Mountain Pointe BJ Washington

Mountain Pointe wide receiver BJ Washington said he is back to feeling like himself after having surgery to remove an abscess from his left tonsil.

Doctors initially thought the pain and trouble swallowing and breathing Mountain Pointe wide receiver BJ Washington was having was a delayed reaction from the flu or strep throat.

The problem for Washington started Friday, Jan. 3. He was given medication in hopes of thwarting off the sleepless nights and constant pain. But when those problems persisted, there was concern of something more serious affecting his airway.

“At first, my mom (Layna Washington) had thought it was something worse,” Washington said. “I wasn’t sure because something that blocks your airway is a serious matter. I was kind of concerned in that area but I just focused on what we needed to do to get rid of it. The pain was unreal.”

More tests revealed Washington had an abscess growing on his left tonsil. Surgery was the only option for removal.

Washington underwent a short procedure Tuesday to remove the abscess. Now two days removed from the near hour-long surgery, he’s ready to get back to work and prepare for his senior season at Mountain Pointe.

“I feel 100 times better,” Washington said. “After the surgery I felt more like myself.”

Washington was part of a Pride team that struggled all year and was met by adversity early in the season. The Pride finished 1-9, one of the worst records in program history.

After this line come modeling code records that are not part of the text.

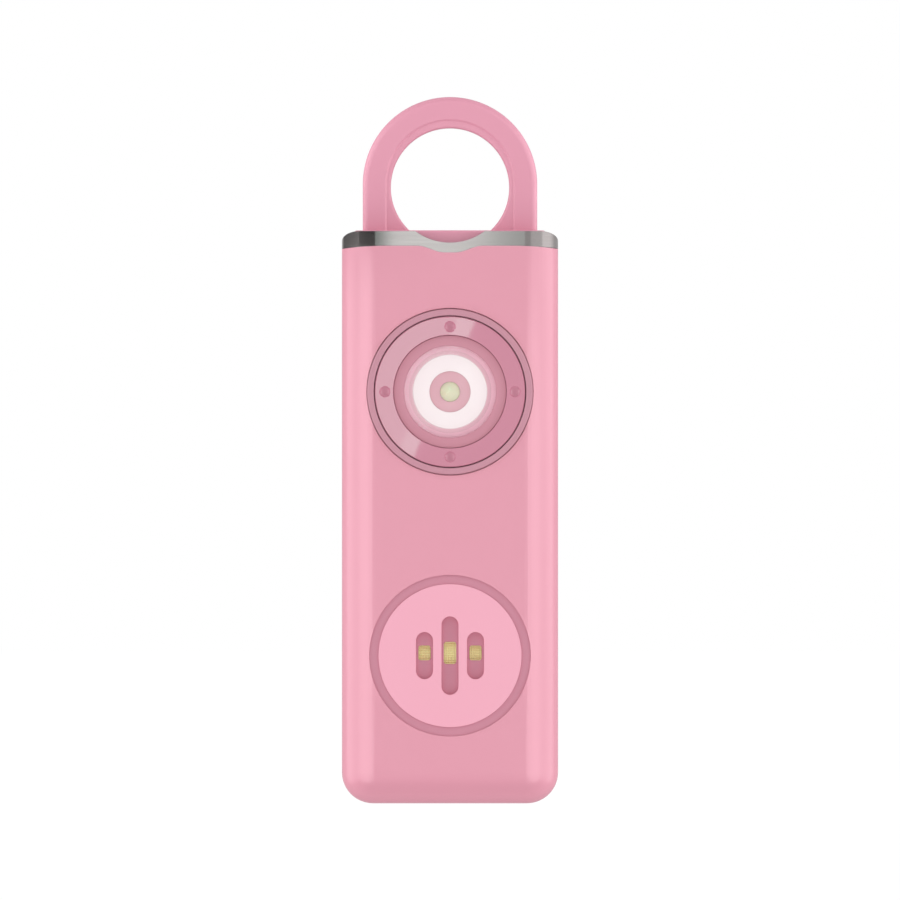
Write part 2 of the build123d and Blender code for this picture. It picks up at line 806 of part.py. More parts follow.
def small_parts(z):
    """A row of small block-shaped components on the front of the board."""
    span = small_part_pitch * (small_part_count - 1)
    half_length, half_width = small_part_length / 2, small_part_width / 2
    row = []
    for index in range(small_part_count):
        x = index * small_part_pitch - span / 2
        body = block(x - half_length, x + half_length, board_front - small_part_height, board_front,
                     z - half_width, z + half_width)
        row.append(body)
    return Compound(row)


def chip_capacitors():
    return small_parts(board_low + small_part_rise / 2)


def chip_resistors():
    return small_parts(board_low + small_part_high_rise)


def switch_body():
    half = switch_width / 2
    low = switch_high - switch_height
    back = 2 * case_y - board_back
    piece = block(-half, half, board_back, back, low, switch_high)
    piece = chamfer(piece.edges().filter_by(Axis.Z), switch_wall / 2)
    chamber_high = switch_high - switch_wall
    piece -= post(plunger_radius + plunger_flange + bore_play, low + switch_wall, chamber_high)
    return piece - post(plunger_radius + bore_play, chamber_high - overrun, switch_high + overrun)


def switch_plunger():
    low = switch_high - switch_wall - plunger_travel - plunger_flange_thickness - fit_play
    flange = post(plunger_radius + plunger_flange, low, low + plunger_flange_thickness)
    stem = post(plunger_radius, low, plunger_high)
    return flange + fillet(stem.edges().sort_by(Axis.Z)[-1], plunger_radius / 2)


def switch_terminals():
    low = switch_high - switch_height
    legs = []
    for x in (-terminal_pitch, 0, terminal_pitch):
        left, right = x - terminal_width / 2, x + terminal_width / 2
        leg = block(left, right, board_back, board_back + terminal_thickness, low - terminal_length, low)
        leg += block(left, right, board_back, board_back + terminal_length, low - terminal_thickness, low)
        legs.append(leg)
    return Compound(legs)


def battery_holder():
    piece = disc(holder_radius, board_back, cells_back - holder_short, 0, cell_height)
    return piece - disc(holder_radius - holder_wall, holder_floor_back, cells_back, 0, cell_height)


def coin_cell(front):
    """One cell: its wide can at the back and the smaller cap that faces the front."""
    cap = disc(cell_radius - cell_step_depth, front, front + cell_step, 0, cell_height)
    can = disc(cell_radius, front + cell_step, front + cell_thickness, 0, cell_height)
    edge = can.faces().sort_by(Axis.Y)[-1].edges()
    return cap + fillet(edge, cell_step)


def battery_cells():
    return Compound([coin_cell(cells_front), coin_cell(cells_front + cell_thickness)])


def contact_negative():
    """Bent leaf between the holder's floor and the front cell."""
    thick = contact_thickness
    base, tip = holder_floor_back, cells_front - thick
    half = leaf_length / 2
    profile = Polyline(
        (-half, base), (half, base), (half, base + thick), (-half / 2, base + thick),
        (0, tip), (half / 2, tip), (half / 2, tip + thick), (-thick, tip + thick),
        (-half / 2 - 2 * thick, base + thick), (-half, base + thick), close=True,
    )
    leaf = extrude(make_face(profile), contact_width / 2, both=True)
    return Pos(0, 0, cell_height) * leaf


def contact_positive():
    """Strip from the board, back along the holder's underside and up over the rear cell."""
    thick = contact_thickness
    high = cell_height - holder_radius
    back = cells_back + thick
    profile = Polyline(
        (board_back, high), (board_back, high - thick), (back, high - thick), (back, high + contact_reach),
        (cells_back, high + contact_reach), (cells_back, high), close=True,
    )
    return extrude(Plane.YZ * make_face(profile), contact_width / 2, both=True)


os.makedirs("parts", exist_ok=True)
sub_parts = [
    front_shell, rear_shell, top_collar, pull_handle, pull_pin, handle_seal, socket_block,
    case_screws, collar_screws, board_screws,
    light_trim_ring, lens_retainer, light_cup, lens, reflector, led,
    siren_bezel, siren_panel, siren_gauze, siren_gasket,
    piezo_plate, piezo_ceramic, resonator_cup, siren_wires,
    main_board, controller_chip, boost_coil, coil_winding, chip_capacitors, chip_resistors,
    switch_body, switch_plunger, switch_terminals,
    battery_holder, battery_cells, contact_negative, contact_positive,
]
for sub_part in sub_parts:
    export_step(sub_part(), f"parts/{sub_part.__name__}.step")
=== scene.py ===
import math

import bpy
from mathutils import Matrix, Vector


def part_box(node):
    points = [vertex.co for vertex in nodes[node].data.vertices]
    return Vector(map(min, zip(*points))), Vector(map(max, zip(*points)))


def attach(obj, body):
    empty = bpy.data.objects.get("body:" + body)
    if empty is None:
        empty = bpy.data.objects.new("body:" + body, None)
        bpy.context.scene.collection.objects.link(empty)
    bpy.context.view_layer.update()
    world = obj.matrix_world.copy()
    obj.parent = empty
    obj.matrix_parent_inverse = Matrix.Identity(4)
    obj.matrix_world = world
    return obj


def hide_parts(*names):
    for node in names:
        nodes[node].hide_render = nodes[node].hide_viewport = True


# A slim pink personal alarm: moulded shells, a brushed metal collar, a pull loop, a light and a siren.
# Pieces are modelled in millimetres, front towards -Y, and brought to metres when they are dressed.
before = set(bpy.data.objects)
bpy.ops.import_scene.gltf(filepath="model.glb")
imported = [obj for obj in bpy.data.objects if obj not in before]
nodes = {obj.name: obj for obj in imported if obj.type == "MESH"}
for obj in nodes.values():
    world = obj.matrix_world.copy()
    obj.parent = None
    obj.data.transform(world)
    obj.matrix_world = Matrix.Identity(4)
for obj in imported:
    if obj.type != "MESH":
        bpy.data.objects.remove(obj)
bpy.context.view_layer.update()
MM = 0.001
overrun = 1.0  # how far a cutting form runs past the surface that it opens


def corners(node):
    """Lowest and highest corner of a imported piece, in millimetres."""
    low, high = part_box(node)
    return low / MM, high / MM


def round_place(node):
    """Radius, front, back and height of a round piece that faces the front."""
    low, high = corners(node)
    return (high.x - low.x) / 2, low.y, high.y, (low.z + high.z) / 2


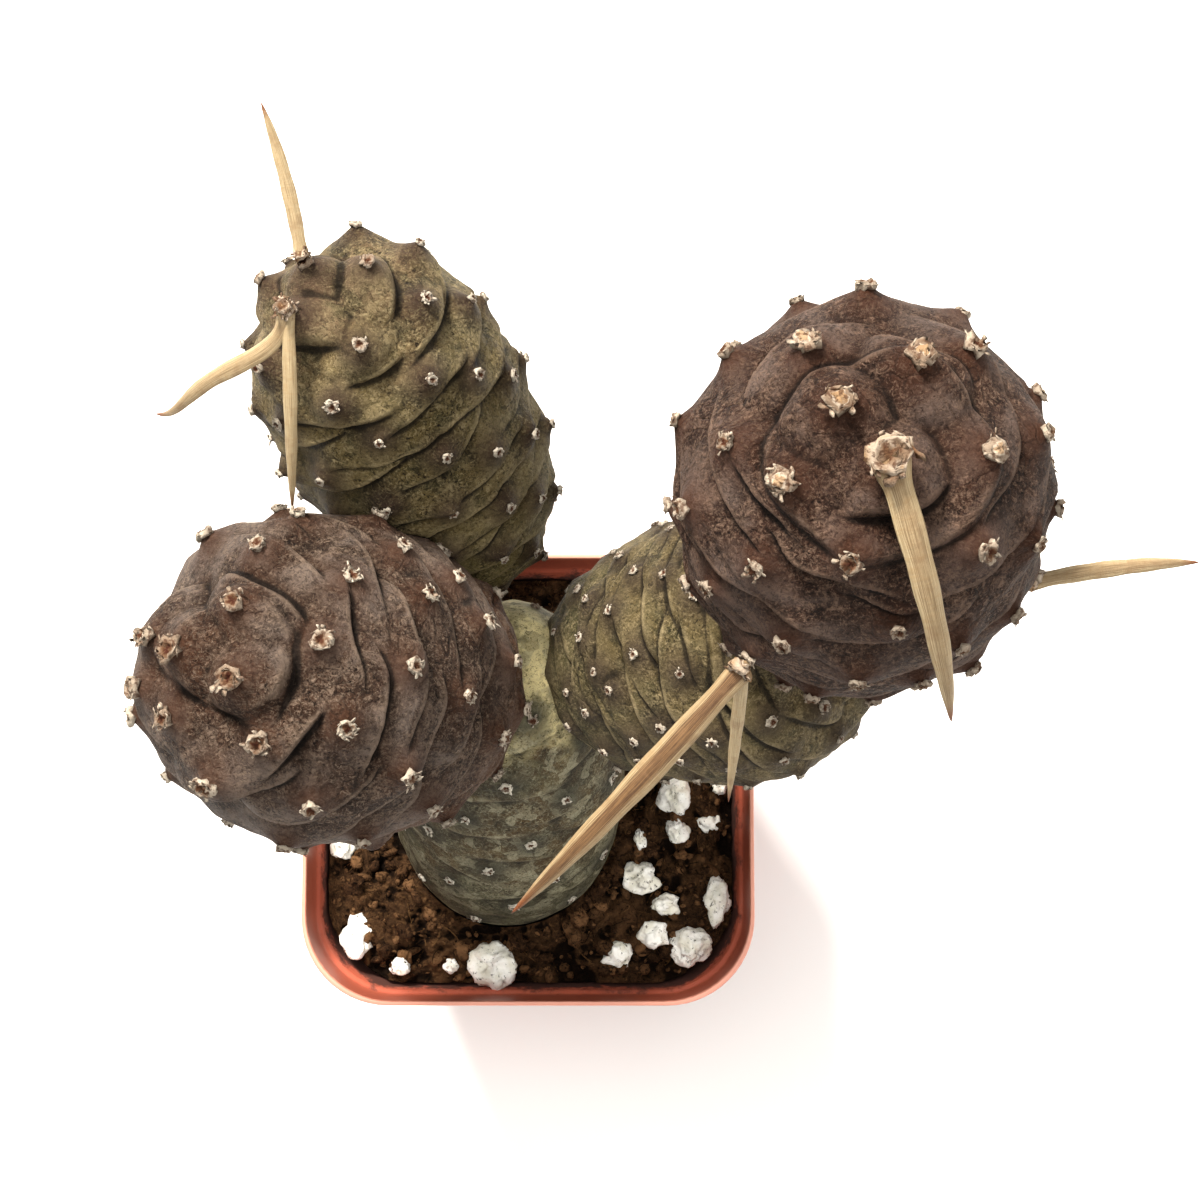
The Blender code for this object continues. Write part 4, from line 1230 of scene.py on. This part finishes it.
def finished(made, paint, height, strength, distance, roughness=None):
    """A material whose shader is fed its colour, its relief and, where it varies, its roughness."""
    tree, shader = made.node_tree, made.node_tree.nodes["Principled BSDF"]
    tree.links.new(paint, shader.inputs["Base Color"])
    if roughness:
        tree.links.new(roughness, shader.inputs["Roughness"])
    inputs = {"Height": height, "Strength": strength, "Distance": distance}
    tree.links.new(node(tree, "Bump", inputs).outputs[0], shader.inputs["Normal"])
    return made


# The segments' looks. Colours, as screen values: at the foot, half way and at the tip, in blotches,
# in patches of bloom, on the corky scurf, which also paints the highlight on each scale's lip, in the
# creases as painted shade and in fine dark specks, round the areoles and along the veins.
# Then where up the segment the middle's colour starts and is full and where the tip's is, the
# heights between which the foot's colour comes back lower down as painted shade warmed by light
# reflected from the mix, the shares of bloom, mottling, veins and facets, and the depth of the fine relief
LOOKS = {
    # The base's pale tip is partly its own pale olive and partly painted light, made paler to lift the
    # shade that the segments above cast on it
    "stem_base": dict(
        foot=(87, 84, 63), middle=(68, 51, 26), tip=(214, 198, 144), blotch=(44, 40, 27),
        bloom=(98, 91, 67), scurf=(154, 149, 123), crease_shade_and_speck=(24, 22, 14), halo=(42, 42, 35),
        vein=(150, 146, 124), turns=(0.64, 0.76, 1.03, 1.13), under=(0.03, 0.02), bloomed=0.4,
        mottle=0.5, veined=0.1, facets=0.45, depth=0.5,
    ),
    "stem_right_lower": dict(
        foot=(58, 58, 34), middle=(78, 66, 39), tip=(90, 72, 44), blotch=(42, 42, 24),
        bloom=(106, 93, 63), scurf=(146, 130, 98), crease_shade_and_speck=(15, 10, 5), halo=(44, 34, 28),
        vein=(128, 112, 82), turns=(0.5, 0.8, 1.0, 1.2), under=(0.108, 0.09), bloomed=0.65,
        mottle=0.6, veined=0.08, facets=0.15, depth=0.6,
    ),
    "stem_right_upper": dict(
        foot=(54, 34, 23), middle=(56, 35, 24), tip=(63, 41, 29), blotch=(31, 16, 9),
        bloom=(112, 95, 86), scurf=(128, 103, 86), crease_shade_and_speck=(13, 7, 4), halo=(70, 42, 28),
        vein=(20, 12, 8), turns=(0.5, 0.8, 1.15, 1.3), under=(0.158, 0.14), bloomed=0.75,
        mottle=0.85, veined=0.3, facets=0.15, depth=1.0,
    ),
    "stem_front_left": dict(
        foot=(98, 62, 36), middle=(70, 51, 39), tip=(75, 49, 33), blotch=(38, 24, 15),
        bloom=(120, 107, 98), scurf=(137, 117, 100), crease_shade_and_speck=(13, 8, 5), halo=(72, 45, 30),
        vein=(24, 16, 12), turns=(0.45, 0.7, 1.06, 1.22), under=(0.126, 0.108), bloomed=0.75,
        mottle=0.9, veined=0.35, facets=0.15, depth=1.0,
    ),
    "stem_back_left": dict(
        foot=(104, 94, 52), middle=(96, 82, 48), tip=(110, 88, 66), blotch=(54, 52, 31),
        bloom=(130, 116, 82), scurf=(154, 138, 103), crease_shade_and_speck=(15, 11, 6), halo=(46, 31, 27),
        vein=(34, 28, 17), turns=(0.4, 0.7, 0.96, 1.16), under=(0.118, 0.1), bloomed=0.6,
        mottle=0.75, veined=0.15, facets=0.2, depth=0.8,
    ),
}


def flesh(name, scurf, crinkle):
    """A segment's skin: three colours up its length, blotches, facets and patches of bloom, fine
    mottling and veins that come and go, tinted skin round the areoles, painted shade in the creases
    and low down, and a painted highlight on each scale's lip."""
    look = LOOKS[name]
    made, tree, vector = material(f"flesh_{name[5:]}", 0.8, Specular_IOR_Level=0.12)
    blotch = noise(tree, vector, 130.0, 5.0, 0.6)
    patch = noise(tree, vector, 95.0, 5.0, 0.66, 0.6)
    mottle = noise(tree, vector, 600.0, 8.0, 0.76, 1.0)
    grain = noise(tree, vector, 1900.0, 4.0, 0.8, 1.2)
    high, ridge, near = (mark(tree, name) for name in ("high", "ridge", "halo"))
    cells = grouped(tree, crinkle, vector, Size=480.0)
    specks = grouped(tree, scurf, vector, Size=2300.0, Patch_Size=240.0, Share=0.3)["Mask"]
    up = plus(tree, mark(tree, "along"), blotch, 0.5)
    level = plus(tree, node(tree, "SeparateXYZ", {"Vector": vector}).outputs["Z"], blotch, 0.02)
    first, second, third, fourth = look["turns"]
    start, end = look["under"]

    bloom = times(tree, ramp(tree, patch, 0.44, 0.6, 0.0, look["bloomed"]), ramp(tree, high, 0.3, 0.6))
    bloom = times(tree, bloom, ramp(tree, up, third, fourth, 1.0, 0.35))
    halo = times(tree, near, ramp(tree, blotch, 0.3, 0.5, 0.75, 1.0))
    calm = times(tree, ramp(tree, halo, 0.1, 0.7, 1.0, 0.6), ramp(tree, patch, 0.58, 0.42, 0.65, 1.0))
    share = times(tree, calm, look["mottle"])
    veins = times(tree, cells["Border"], ramp(tree, patch, 0.58, 0.44, 0.2, 1.0))
    # The scurf colour on each scale's lip, where the ridge mark is high, is a painted highlight
    lip_highlight = times(tree, ramp(tree, ridge, 0.58, 0.92, 0.0, 0.42), ramp(tree, near, 0.4, 0.05))

    paint = mixed(tree, ramp(tree, up, first, second), look["foot"], look["middle"])
    for cover, tint in (
        (ramp(tree, up, third, fourth), "tip"),
        (ramp(tree, noise(tree, vector, 260.0, 4.0), 0.46, 0.62, 0.0, 0.7), "blotch"),
        (bloom, "bloom"),
        (ramp(tree, cells["Cell"], 0.6, 0.9, 0.0, look["facets"]), "scurf"),
        (ramp(tree, cells["Cell"], 0.4, 0.1, 0.0, look["facets"]), "blotch"),
        # The foot's colour again low down, by height: painted shade warmed by light reflected from the mix
        (ramp(tree, level, start + 0.01, end + 0.01, 0.0, 0.7), "foot"),
        (times(tree, ramp(tree, mottle, 0.5, 0.36), share), "blotch"),
        (times(tree, ramp(tree, mottle, 0.52, 0.66), share), "scurf"),
        (times(tree, halo, 0.8), "halo"),
        (times(tree, specks, share), "scurf"),
        # Fine dark specks, in the colour that also paints the shade in the creases
        (times(tree, ramp(tree, grain, 0.48, 0.38), calm), "crease_shade_and_speck"),
        (times(tree, ramp(tree, grain, 0.54, 0.64), share), "scurf"),
        (times(tree, halo, 0.45), "halo"),
        (times(tree, veins, look["veined"]), "vein"),
        # Darker colour in the hollows of the high mark and the ridge mark: painted shade in the creases
        (ramp(tree, high, 0.42, 0.05, 0.0, 0.45), "crease_shade_and_speck"),
        (ramp(tree, ridge, 0.42, 0.1, 0.0, 0.8), "crease_shade_and_speck"),
        (lip_highlight, "scurf"),
    ):
        paint = mixed(tree, cover, paint, look[tint])
    height = times(tree, mottle, 1.6)
    for value, depth in ((cells["Height"], 0.5), (veins, -0.4), (grain, 0.8)):
        height = plus(tree, height, value, depth)
    return finished(made, paint, height, look["depth"], 0.0007, ramp(tree, specks, 0.0, 1.0, 0.68, 0.9))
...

He finished with seven catches for 112 yards and a touchdown.

The tough year resulted in the departure of coach Rich Wellbrock, who stepped down after just two seasons leading the Mountain Pointe program.

Aaron Frana, Mountain Pointe’s athletic director, took steps toward reopening the door to the Pride’s dominant past by hiring former Marcos de Niza coach Eric Lauer.

Before taking over the Padres in 2017, Lauer was the top assistant under former Mountain Pointe coach Norris Vaughan, who led the Pride to their only state title in 2013. Lauer also coached under the late Karl Kiefer, who started the Mountain Pointe program, and Phil Abbadessa, Kiefer’s successor.

“Coach Lauer is a real good guy,” said Washington, whose brother, Isaiah Anderson, played under Lauer. “I feel he can and he will put Mountain Pointe back in the spotlight. I feel like he has what it takes to do that.”

Washington and the rest of the Pride football program have begun workouts with Lauer in the school’s weight room. He said there is a different mindset surrounding each player as they work toward turning around the program and return to its winning ways.

“I’m ready to get back into it,” Washington said. “It’s my senior year, it’s time to make a big statement. I’ve never been so eager to get back on the field.”